Another subtle subtext from the book is that Hindus excel in conflict avoidance. From their childhood, they had been taught to avoid conflicts, even at the cost of self-respect. This parochial worldview had turned them into a soft community whom Muslims derisively call a lazy and effeminate race. Here, I concur with them. In totality, Hindus are in a severely disadvantageous position right now, despite being in the 75% majority. Nowhere else in the world majority is at the mercy of the minority.

It also brings forth the rampant wokeness and corruption among the judiciary in India. It has willy-nilly assumed the role of protector of every Muslim criminal and terrorist and consequently, most of the judgements go against the Hindus. Behind this mentality, two factors work: One, attendant shame of their own culture, which they think did nothing worthwhile in the past; two, impending praise from foreign countries, especially the Western ones. Way back in 2016, one of my Muslim colleagues remarked that only Supreme Court could save us. At that time, I thought that the “us” he was talking about was middle-class people. Only after a few months could I realize he was talking about Muslims.

The list of the people, appended at the end of the book, who have helped Islamists in this macabre endeavour certainly takes the breath away. Right from the Governor to the PMO office to the police officers to the judges, most of them are Hindus. Some are even staunch Sanatani and still helped willy-nilly build and propagate the nefarious narrative, not necessarily for some returns. The reasons for that have to be found urgently. In the garb of debilitating secularism, why do they become sitting ducks? The book also asks why Hindus are so eager to be co-conspirators with the Islamists who are hell-bent on destroying the country by implementing Ghazwa-e-Hind? 

The civilisational crisis that Hindus constantly face is aptly summed up in the last chapter, ‘Tragic Consequences of Hindu Dhimmitude.’ It raises several pertinent questions for which answers have to be found by the leadership. The government has to realise that it got power not only for development but for correcting civilisational distortions also.

The language throughout the book is simple, fact-based, and never bordering on jingoism. The research has been backed up by a lot of screenshots, maps and tables for easy understanding. The book is hard-bound with excellent paper quality, which makes it eminently readable.
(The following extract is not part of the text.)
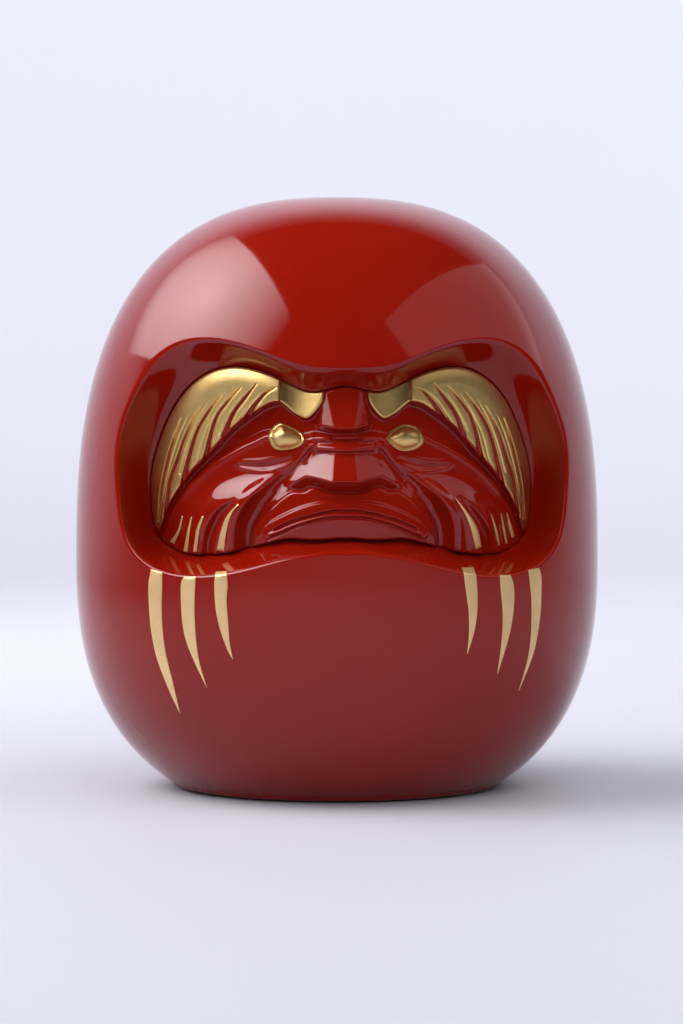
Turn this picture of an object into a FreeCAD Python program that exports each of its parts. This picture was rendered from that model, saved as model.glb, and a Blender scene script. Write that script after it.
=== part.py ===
"""Lacquered daruma doll: a hollow two-part body, a face insert in a recess, gilded relief.

Millimetres. +Z is up, the face looks along -Y, and the origin is the middle of the
underside, on the surface that the doll stands on. Left is the viewer's left (-X).
"""
import FreeCAD
import Part
import math
import os

Vector = FreeCAD.Vector

# Body: round in plan, a flattened egg in profile, on a flat base.
body_height = 120.0
widest_radius = 53.3
widest_level = 46.5
upper_power = 2.6
lower_power = 2.5
lower_reach = 53.0
wall = 3.5
upper_profile_points = 15
lower_profile_points = 8

# Base: the felt stands proud of the shell, in a shallow seat.
base_level = 0.4
base_edge_round = 0.8
felt_radius = 29.0
felt_thickness = 1.0
cover_radius = 26.4
cover_thickness = 1.8
opening_radius = 23.0
base_land = 1.5
ballast_radius = 22.0
ballast_height = 13.0
ballast_edge_round = 2.0
fit_gap = 0.1

# Seam between the half shells: a tongue on the back shell slides inside the front one.
tongue_wall = 1.6
tongue_length = 2.4
tongue_lowest = 8.0

# Face recess. Radii are taken about the face centre, from straight down to straight up.
face_level = 64.0
rim_radii = [14.0, 14.4, 16.9, 23.3, 37.3, 43.9, 44.1, 44.1, 43.1, 37.5, 26.4, 21.4, 20.5]
mask_radii = [11.9, 12.1, 12.9, 14.0, 15.5, 19.9, 30.6, 37.8, 38.2, 37.7,
              36.8, 36.0, 34.9, 32.5, 27.4, 20.9, 17.7, 17.4, 17.6]
face_front = -44.0
face_bend = 0.016
floor_depth = 2.0
bowl_power = 1.3
rim_overshoot = 12.0
farthest_overshoot = 0.5
mask_fit = 0.985
mask_outline_points = 36
glue_gap = 0.1

# Relief of the face: (x, z, half width, half height, height), mirrored where x is not 0.
face_mounds = [
    (0.0, 75.0, 4.6, 7.5, 2.6),
    (0.0, 64.8, 7.0, 4.2, 5.0),
    (8.3, 63.0, 3.2, 2.4, 2.2),
    (0.0, 58.0, 15.0, 1.6, 1.7),
    (0.0, 54.6, 14.0, 1.8, 2.2),
    (25.0, 62.0, 9.0, 8.0, 2.2),
    (11.3, 72.0, 6.0, 4.0, -1.6),
    (18.5, 57.0, 2.6, 7.0, -1.6),
]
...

The book can make someone’s blood boil if his/her blood flows in the right direction.

The only weakness I could find is its weight of more than a kilogram. A tome of 642 pages with a price tag of Rs 799 (Rs 649 after discount) will keep it out of the reach of the general public, who, in fact, need to know most about the truth of the case. The font size is a little large, and with a reduction of 0.5 with a bit of editing, around 100 pages could be slashed, and the book would become more market-friendly.

The ball is now on the side of the courts and politicians, who must take note of the meticulous research and ponder over the human rights of those seven people who are rotting away in jails for no fault.

Till then, Ganga-Jamuni tehzeeb zindabad.

Reviewer is the author of the history books, Swift Horses Sharp Swords & A Never-Ending Conflict. 

Disclaimer: The book was sent to me by its publisher, Garuda Prakashan, as a review copy a week back and probably, I am the first one to complete the tome, cover to cover.